The Superior Hybrid Poplar is a cottonless variety of polar, so you won’t have to worry about clearing up any mess. It’ll grow best in acidic or alkaline, wet soils.

Other Common Names: Hybrid Poplar, Cottonless Cottonwood, Seedless Cottonwood

Growing Zones: 3-9

Average Size at Maturity: 40-50 ft tall and 25-35 ft wide

Flowering Season: N/A

14. Red Maple (Acer rubrum)

Red maple
Image by mirabelka szuszu via Flickr

The Red Maple is the classic maple tree. It grows in a round to oval shape. Fall sees head-turning shades of fiery red. The Red Maple is a fast-growing shade tree that’s sure to keep your house cool and reduce your energy costs. It can grow between 3-5 ft a year. It requires little maintenance or upkeep apart from clearing the fallen leaves.

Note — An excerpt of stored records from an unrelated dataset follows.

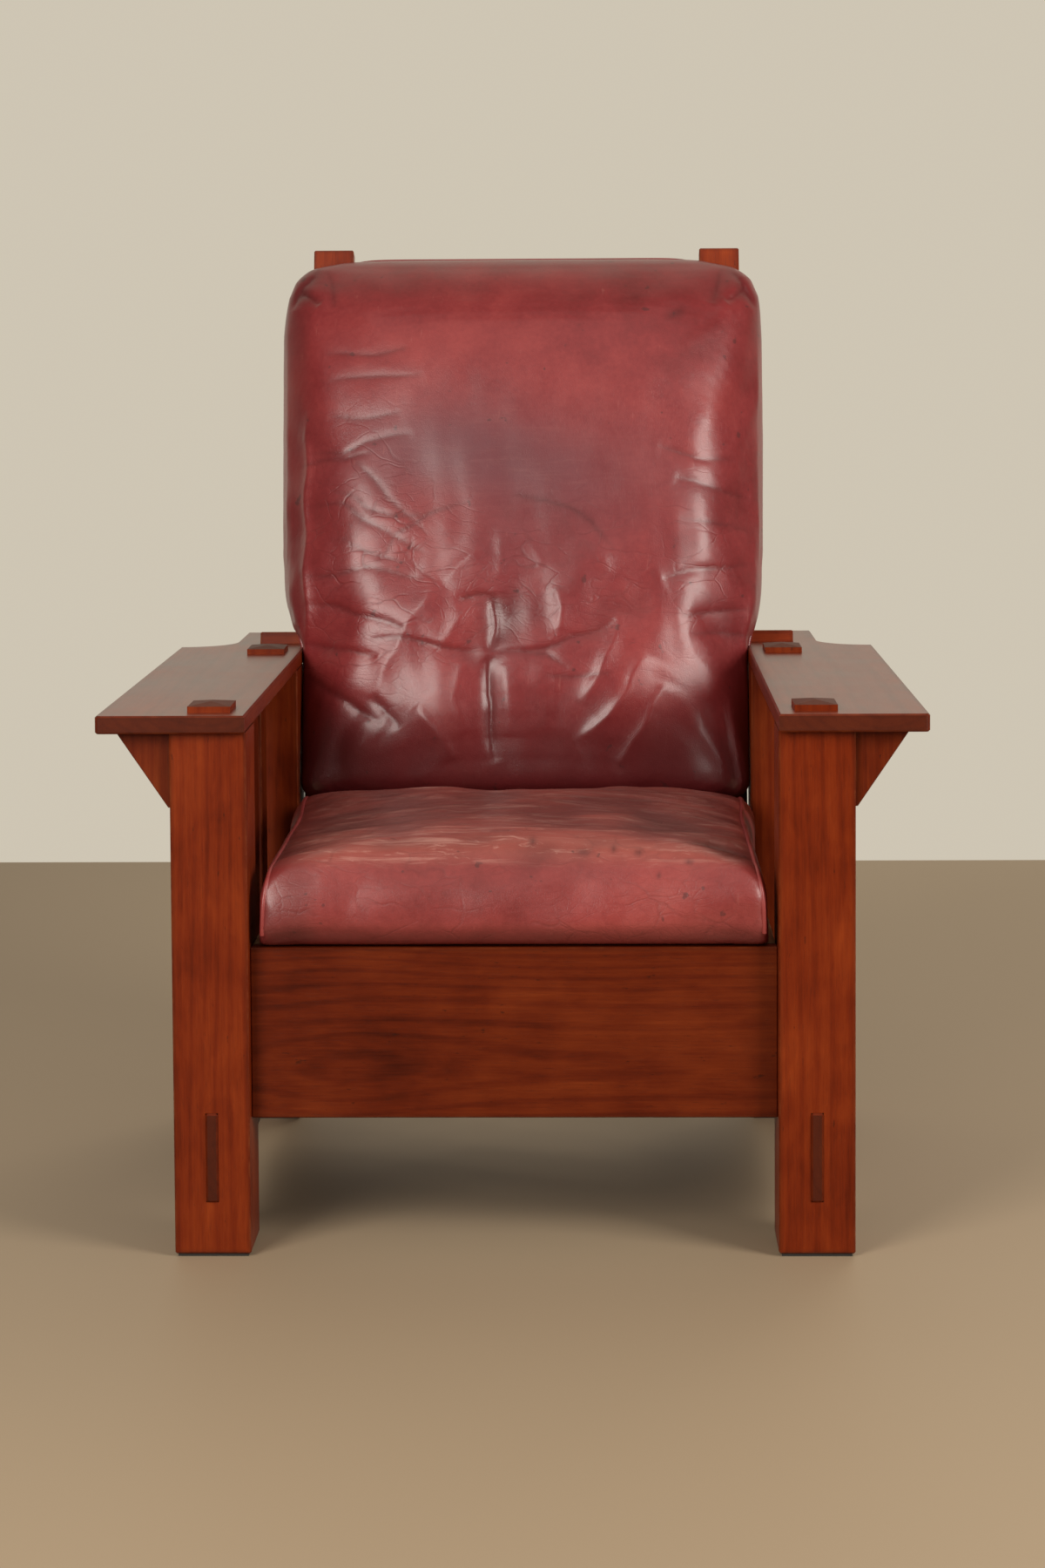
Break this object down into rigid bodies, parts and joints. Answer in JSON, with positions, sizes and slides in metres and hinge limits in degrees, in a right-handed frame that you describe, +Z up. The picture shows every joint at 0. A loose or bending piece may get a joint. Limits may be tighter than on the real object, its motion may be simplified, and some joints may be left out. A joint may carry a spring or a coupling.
{
  "type": "reclining armchair",
  "caption": "Slatted cherry armchair with wide flat arms, through tenons and corbels; its hinged back leans on a bar in arm notches; loose leather seat and back cushions.",
  "frame": {"origin": "on the floor, midway between the sides and between the front of the arms and the rearmost point of the back", "axes": "+X to the right as seen from the front, +Y from the front to the back, +Z up"},
  "size_m": [0.866, 0.9278, 1.0713],
  "materials": {
    "cherry": "red-brown satin finish, fine grain",
    "inner_wood": "plain, unstained",
    "seat_leather": "worn oxblood hide, scuffed on top",
    "back_leather": "creased oxblood hide, semi-gloss",
    "steel": "dull",
    "glide_pad": "matt"
  },
  "bodies": {
    "frame": {"arm_left": "cherry", "arm_right": "cherry", "front_apron": "cherry", "front_corbel_left": "cherry", "front_corbel_right": "cherry", "front_glide_left": "glide_pad", "front_glide_right": "glide_pad", "front_post_left": "cherry", "front_post_right": "cherry", "front_seat_cleat": "inner_wood", "pivot_pin_left": "steel", "pivot_pin_right": "steel", "pivot_washer_left": "steel", "pivot_washer_right": "steel", "rear_corbel_left": "cherry", "rear_corbel_right": "cherry", "rear_glide_left": "glide_pad", "rear_glide_right": "glide_pad", "rear_post_left": "cherry", "rear_post_right": "cherry", "rear_seat_cleat": "inner_wood", "rear_seat_rail": "cherry", "seat_frame_front": "inner_wood", "seat_frame_rear": "inner_wood", "seat_frame_side_left": "inner_wood", "seat_frame_side_right": "inner_wood", "seat_slat_1": "inner_wood", "seat_slat_2": "inner_wood", "seat_slat_3": "inner_wood", "seat_slat_4": "inner_wood", "seat_slat_5": "inner_wood", "side_slat_left_1": "cherry", "side_slat_left_2": "cherry", "side_slat_left_3": "cherry", "side_slat_left_4": "cherry", "side_slat_left_5": "cherry", "side_slat_right_1": "cherry", "side_slat_right_2": "cherry", "side_slat_right_3": "cherry", "side_slat_right_4": "cherry", "side_slat_right_5": "cherry", "side_stretcher_left": "cherry", "side_stretcher_right": "cherry"},
    "back": {"back_rung_1": "cherry", "back_rung_2": "cherry", "back_rung_3": "cherry", "back_rung_4": "cherry", "back_rung_5": "cherry", "back_rung_6": "cherry", "back_stile_left": "cherry", "back_stile_right": "cherry"},
    "support_bar": {"support_bar": "cherry"},
    "seat_cushion": {"seat_cushion": "seat_leather"},
    "back_cushion": {"back_cushion": "back_leather"}
  },
  "joints": [
    {"name": "back_tilt", "type": "hinge", "parent": "frame", "child": "back", "pos_m": [0, 0.20413, 0.305], "axis": [1, 0, 0], "range_deg": [0, 5]},
    {"name": "bar_lift", "type": "slide", "parent": "frame", "child": "support_bar", "axis": [0, 0.309, 0.9511], "range_m": [0, 0.06]},
    {"name": "seat_cushion_slide", "type": "slide", "parent": "frame", "child": "seat_cushion", "axis": [0, -1, 0], "range_m": [0, 0.2]},
    {"name": "back_cushion_lift", "type": "slide", "parent": "back", "child": "back_cushion", "axis": [0, 0.309, 0.9511], "range_m": [0, 0.12]}
  ]
}
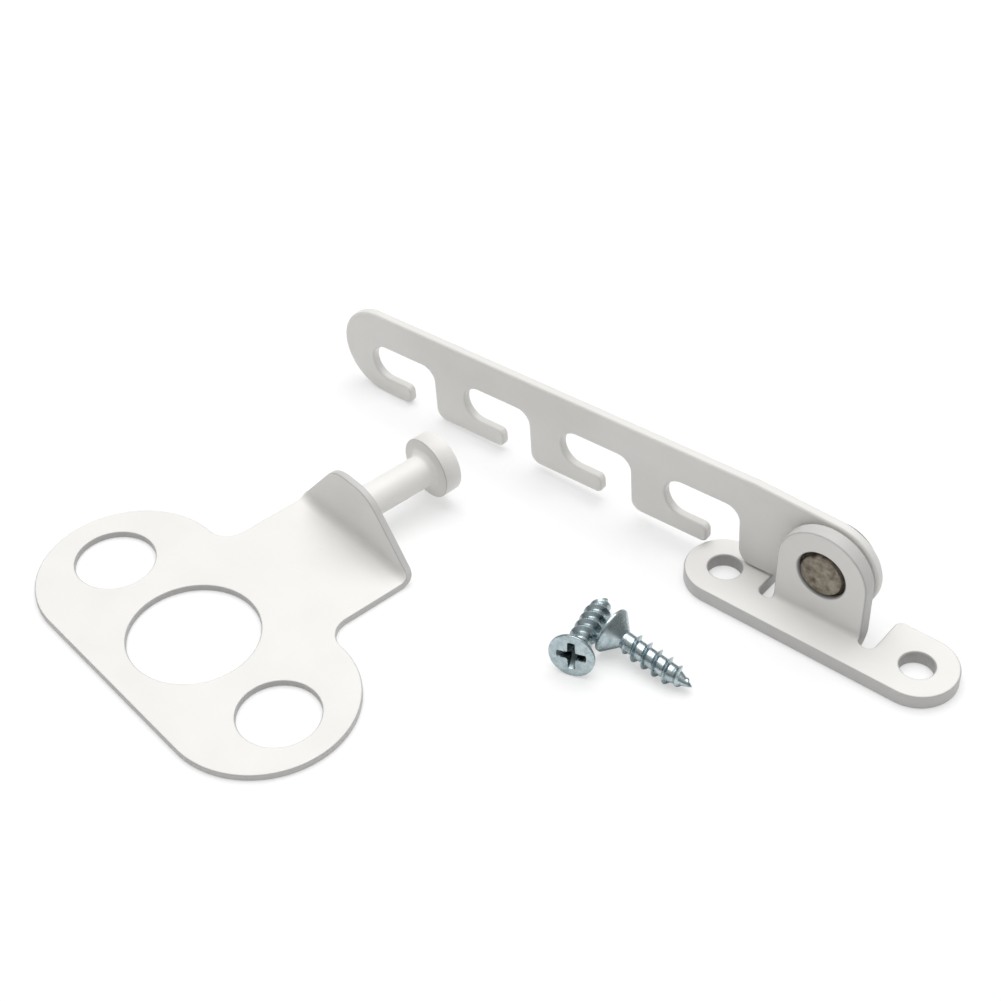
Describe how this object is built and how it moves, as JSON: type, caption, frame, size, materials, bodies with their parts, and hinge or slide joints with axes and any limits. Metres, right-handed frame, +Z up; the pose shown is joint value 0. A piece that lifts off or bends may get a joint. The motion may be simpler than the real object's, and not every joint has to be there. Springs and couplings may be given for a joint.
{
  "type": "window opening restrictor",
  "caption": "Notched comb lever pivoted on a screw-on bracket, with a strike plate whose stud the notches catch, and its loose wood screws.",
  "frame": {"origin": "on the underside of the bracket, midway between its two screw holes", "axes": "+Z up out of the surface, +X along the bracket's screw holes away from the comb's far end, +Y towards the ear"},
  "size_m": [0.1263, 0.0825, 0.0191],
  "materials": {
    "white_coat": "off-white powder coat, satin",
    "rivet_steel": "bare steel, hammered and dull",
    "washer_steel": "plain steel",
    "zinc_steel": "bright zinc plate with a blue tint"
  },
  "bodies": {
    "bracket": {"bracket": "white_coat", "pivot_rivet": "rivet_steel", "pivot_washer": "washer_steel"},
    "comb": {"comb_lever": "white_coat"},
    "strike": {"strike_plate": "white_coat", "strike_stud": "white_coat"},
    "loose_screw_1": {"screw_1": "zinc_steel"},
    "loose_screw_2": {"screw_2": "zinc_steel"}
  },
  "joints": [
    {"name": "comb_pivot", "type": "hinge", "parent": "bracket", "child": "comb", "pos_m": [0, 0.00304, 0.011], "axis": [0, 1, 0], "range_deg": [0, 180]},
    {"name": "strike_lift", "type": "slide", "parent": "bracket", "child": "strike", "axis": [0, 0, 1], "range_m": [0, 0.05]},
    {"name": "screw_1_lift", "type": "slide", "parent": "bracket", "child": "loose_screw_1", "axis": [0, 0, 1], "range_m": [0, 0.05]},
    {"name": "screw_2_lift", "type": "slide", "parent": "bracket", "child": "loose_screw_2", "axis": [0, 0, 1], "range_m": [0, 0.05]}
  ]
}
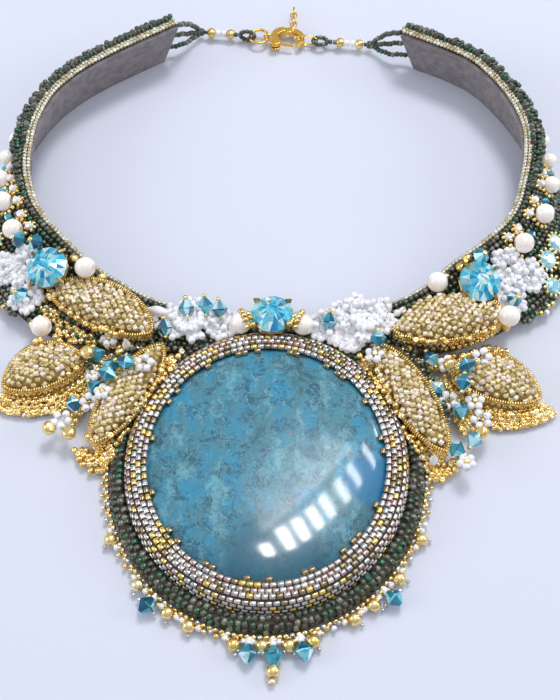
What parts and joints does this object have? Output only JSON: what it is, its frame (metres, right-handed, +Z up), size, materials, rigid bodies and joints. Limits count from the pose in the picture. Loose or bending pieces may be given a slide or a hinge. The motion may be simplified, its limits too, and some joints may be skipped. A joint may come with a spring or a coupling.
{
  "type": "bib necklace",
  "caption": "Bead embroidered bib necklace with a large blue oval stone, beaded leaves, a leather lined collar and a lobster clasp, lying open.",
  "frame": {"origin": "under the middle of the pendant, on the surface the necklace lies on", "axes": "+Z up from that surface, +Y from the pendant to the clasp, +X to the right in front view"},
  "size_m": [0.1499, 0.1994, 0.0151],
  "materials": {
    "blue_stone": "polished blue-green stone, mottled with pale veins",
    "bezel_beads": "metallic gold, silver and lilac cylinder beads",
    "dark_beads": "matte dark green iris seed beads",
    "grey_leather": "matt grey-mauve leather",
    "champagne_beads": "silver-lined champagne seed beads",
    "gold_wire": "bright gold coiled wire",
    "gold_beads": "polished gold plate",
    "aqua_crystal": "cut and foiled aqua crystal",
    "pearl": "pearl coat",
    "white_beads": "chalk white seed beads",
    "opal_crystal": "pale opal cut crystal"
  },
  "bodies": {
    "necklace": {"pendant_backing": "grey_leather", "cabochon": "blue_stone", "beaded_bezel": "bezel_beads", "pendant_border": "dark_beads", "pendant_fringe": "gold_beads", "lining_left": "grey_leather", "collar_left": "dark_beads", "lining_right": "grey_leather", "collar_right": "dark_beads", "rivoli_center": "aqua_crystal", "setting_center": "gold_beads", "rivoli_left": "aqua_crystal", "setting_left": "gold_beads", "rivoli_right": "aqua_crystal", "setting_right": "gold_beads", "leaf_upper_left": "champagne_beads", "purl_upper_left": "gold_wire", "leaf_outer_left": "champagne_beads", "purl_outer_left": "gold_wire", "leaf_lower_left": "champagne_beads", "purl_lower_left": "gold_wire", "leaf_upper_right": "champagne_beads", "purl_upper_right": "gold_wire", "leaf_outer_right": "champagne_beads", "purl_outer_right": "gold_wire", "leaf_lower_right": "champagne_beads", "purl_lower_right": "gold_wire", "pearl_left_1": "pearl", "pearl_left_2": "pearl", "pearl_left_3": "pearl", "pearl_left_4": "pearl", "pearl_left_5": "pearl", "pearl_leaf_left": "pearl", "pearl_neck_left": "pearl", "pearl_center_left": "pearl", "pearl_right_1": "pearl", "pearl_right_2": "pearl", "pearl_right_3": "pearl", "pearl_right_4": "pearl", "pearl_right_5": "pearl", "pearl_leaf_right": "pearl", "pearl_neck_right": "pearl", "pearl_center_right": "pearl", "flower_center_left": "white_beads", "flower_left": "white_beads", "side_ornament_left": "opal_crystal", "spray_left": "white_beads", "flower_center_right": "white_beads", "flower_right": "white_beads", "side_ornament_right": "opal_crystal", "spray_right": "white_beads", "clasp_body": "gold_beads", "jump_ring_left": "gold_wire", "jump_ring_right": "gold_wire", "bead_link_left": "gold_beads", "bead_link_right": "gold_beads", "bead_loops_left": "dark_beads", "bead_loops_right": "dark_beads", "extension_chain": "gold_beads"},
    "clasp_lever_body": {"clasp_lever": "gold_beads"}
  },
  "joints": [
    {"name": "clasp_lever_hinge", "type": "hinge", "parent": "necklace", "child": "clasp_lever_body", "pos_m": [-0.00237, 0.1342, 0.0022], "axis": [0, 0, 1], "range_deg": [0, 25], "stiffness_Nm_per_rad": 0.006, "springref_deg": -14.32}
  ]
}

Red Maples live up to their name; the flower buds are red, as are the samara pods, the twigs, and the fall colors. Red Maples enjoy full sun to partial shade and grows best in moist, slightly acidic conditions.

Other Common Names: Red Maple

Growing Zones: 3-9

Average Size at Maturity: 40-70 ft tall and 30-50 ft wide

Flowering Season: March – April

Grow Your Own Shade Fast

Shade is vital in hot climates and growing your own shade is an ecological way to keep your home cool. If you plant a deciduous tree, it’ll shade your home from the high summer sun, and shed its leaves in the winter, allowing sunlight in, thus keeping your home warm in the colder months.

GA is a varied landscape, and what you can plant will vary greatly depending on where in the state you are, so be sure to plant an appropriate species for your area.